Blog | SherpaDesk

One Business Lesson We Learned From Losing Focus

Written by Andrew Frawley | May 10, 2017 7:38:24 PM

Last week we approached our email we sent out as a big test.

The theme of our content this May is relationships, so we said, 'hey, let's get personal.' In an attempt to get personal, I (Andrew) wrote a story about a time I failed big time when dealing with a customer during a summer job long ago.

The story came out a bit long.

Patrick and I debated back and forth -- do we include this thing in the email, or link to it? Do we link to it, then link to our newest blog on new business relationship tips?

We didn't know. We weren't sure if people would actually care about the story.

So we tested it.

We sent one version with my story. Quite long. 

 

Then a second one, straight-served like a potato fresh from the earth.

 

 

How It Went

Our measure of success was clicks and how many people eagerly responded with their story of customer service with us to score that hot $40 Gift Card.

Overall, clicks were equally low for both version and no one responded with a customer service story! We decided both of the our tests did not deliver.

One was a waste of time and the other was just jamming our agenda down your throat.

As we shared in our blog on our journey from flat-line hell to better business heaven -- we are here to be transparent, to educate and entertain.

So, this is our honest confession.

We aren't happy with last weeks email because it obviously isn't something you all cared about. We're not here to be inbox trolls. 

 

What We Can All Learn

The lesson and takeaway from this is big and at it's core is the relationships of business: so, very applicable.

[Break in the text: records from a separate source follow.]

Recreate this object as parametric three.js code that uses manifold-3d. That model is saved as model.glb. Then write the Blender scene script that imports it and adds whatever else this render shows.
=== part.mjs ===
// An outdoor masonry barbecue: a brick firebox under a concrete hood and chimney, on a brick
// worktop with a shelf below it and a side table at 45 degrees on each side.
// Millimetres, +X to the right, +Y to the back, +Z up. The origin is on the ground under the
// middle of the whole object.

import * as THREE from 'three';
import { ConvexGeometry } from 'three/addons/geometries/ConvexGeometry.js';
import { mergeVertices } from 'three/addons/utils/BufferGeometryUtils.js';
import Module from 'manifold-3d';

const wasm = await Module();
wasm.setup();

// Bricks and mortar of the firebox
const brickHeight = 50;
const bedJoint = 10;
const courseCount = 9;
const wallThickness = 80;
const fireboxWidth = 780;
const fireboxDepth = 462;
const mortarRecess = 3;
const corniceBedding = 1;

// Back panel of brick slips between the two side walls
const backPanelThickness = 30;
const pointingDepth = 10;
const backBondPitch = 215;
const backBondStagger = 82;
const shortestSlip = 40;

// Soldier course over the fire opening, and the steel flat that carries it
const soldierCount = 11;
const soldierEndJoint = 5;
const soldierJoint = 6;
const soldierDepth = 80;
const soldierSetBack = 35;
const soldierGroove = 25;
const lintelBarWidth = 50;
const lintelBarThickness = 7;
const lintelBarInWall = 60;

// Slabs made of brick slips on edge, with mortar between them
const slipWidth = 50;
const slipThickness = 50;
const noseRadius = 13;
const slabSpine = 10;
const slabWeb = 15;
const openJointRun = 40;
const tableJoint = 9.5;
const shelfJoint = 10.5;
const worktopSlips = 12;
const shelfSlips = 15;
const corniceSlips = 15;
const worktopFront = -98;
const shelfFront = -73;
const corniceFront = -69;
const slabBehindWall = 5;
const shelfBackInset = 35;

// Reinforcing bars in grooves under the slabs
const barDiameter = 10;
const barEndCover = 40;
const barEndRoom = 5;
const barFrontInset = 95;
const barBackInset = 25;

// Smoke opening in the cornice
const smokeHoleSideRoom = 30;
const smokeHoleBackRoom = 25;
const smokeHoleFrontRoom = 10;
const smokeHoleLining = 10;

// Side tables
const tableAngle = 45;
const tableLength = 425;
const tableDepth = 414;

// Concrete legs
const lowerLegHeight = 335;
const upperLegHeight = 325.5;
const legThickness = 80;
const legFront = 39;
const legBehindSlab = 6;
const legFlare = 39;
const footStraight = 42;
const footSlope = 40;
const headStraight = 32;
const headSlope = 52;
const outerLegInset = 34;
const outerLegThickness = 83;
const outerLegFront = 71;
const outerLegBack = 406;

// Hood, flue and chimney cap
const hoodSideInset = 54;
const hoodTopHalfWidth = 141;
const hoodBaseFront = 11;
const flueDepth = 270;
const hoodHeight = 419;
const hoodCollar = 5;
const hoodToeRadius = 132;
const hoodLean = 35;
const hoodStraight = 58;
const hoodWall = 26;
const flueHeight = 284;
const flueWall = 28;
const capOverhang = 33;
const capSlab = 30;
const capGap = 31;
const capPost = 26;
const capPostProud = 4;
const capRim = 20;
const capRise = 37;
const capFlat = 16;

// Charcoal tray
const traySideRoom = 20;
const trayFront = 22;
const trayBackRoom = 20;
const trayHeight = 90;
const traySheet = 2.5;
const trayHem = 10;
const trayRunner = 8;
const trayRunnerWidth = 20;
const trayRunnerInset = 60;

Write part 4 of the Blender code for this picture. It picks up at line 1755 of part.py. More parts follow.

We made our email with our intentions in mind. We were asking questions like;

  • "Which version is going to get us more clicks?"
  • "Will people read this far down? Will they click the article"
  • We should have been asking,"Do they actually want this?"

We, you, me, everyone - should never forget the importance of being in the mindset of the customer or other person. When a personal agenda takes over, you lose.